Millions of people worldwide suffer from traumatic injuries or health conditions that cause damage to soft tissues including nerves, muscles, and blood vessels. The body can heal some of that damage, but more serious cases like the severing of a nerve or sustained oxygen deprivation can lead to permanent loss of movement or sensation in a limb, or even require amputation.
Vascular endothelial growth factor (VEGF) and insulin-like growth factor-1 (IGF-1) are naturally occurring biomolecules in the body that are known to help enhance tissue regrowth after injury or chronic disease. However, delivering these growth factors via blood vessel injection or other standard methods has suffered from low efficacy in tissue regeneration, a very short duration of action, and toxicity that has prevented them from being developed into effective regenerative treatments. Alternatives such as muscle transplantation procedures exist, but they often have poor re-innervation results, and a better option is needed.

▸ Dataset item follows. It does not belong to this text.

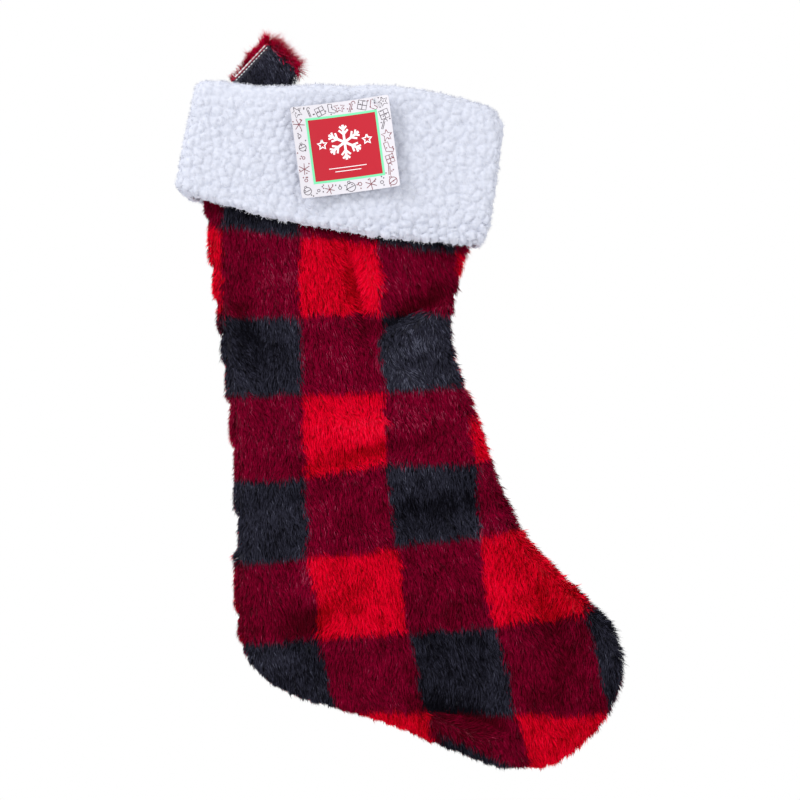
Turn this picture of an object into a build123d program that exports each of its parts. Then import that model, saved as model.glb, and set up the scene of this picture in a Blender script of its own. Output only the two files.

A new technology patented by the Wyss Institute solves this problem by loading both VEGF and IGF-1 into a biocompatible hydrogel “scaffold” that is injected under the skin at the site of injury. The scaffold allows for a sustained, non-toxic local release of these growth factors, resulting in impressive repair of injured tissues. In multiple preclinical models, the co-delivery of both VEGF and IGF-1 demonstrated a prolonged ability to restore muscular function and reverse nerve damage. Blood perfusion recovered to 80-90% while muscle strength recovered to pre-injury levels after a few weeks.
This technology has the potential to enable muscle, nerve, and vascular regeneration in numerous settings, including:
- Traumatic physical injury
- Ischemic injury
- Peripheral artery disease
- Orthopedic surgery recovery
- Plastic surgery recovery
- Diabetic peripheral neuropathy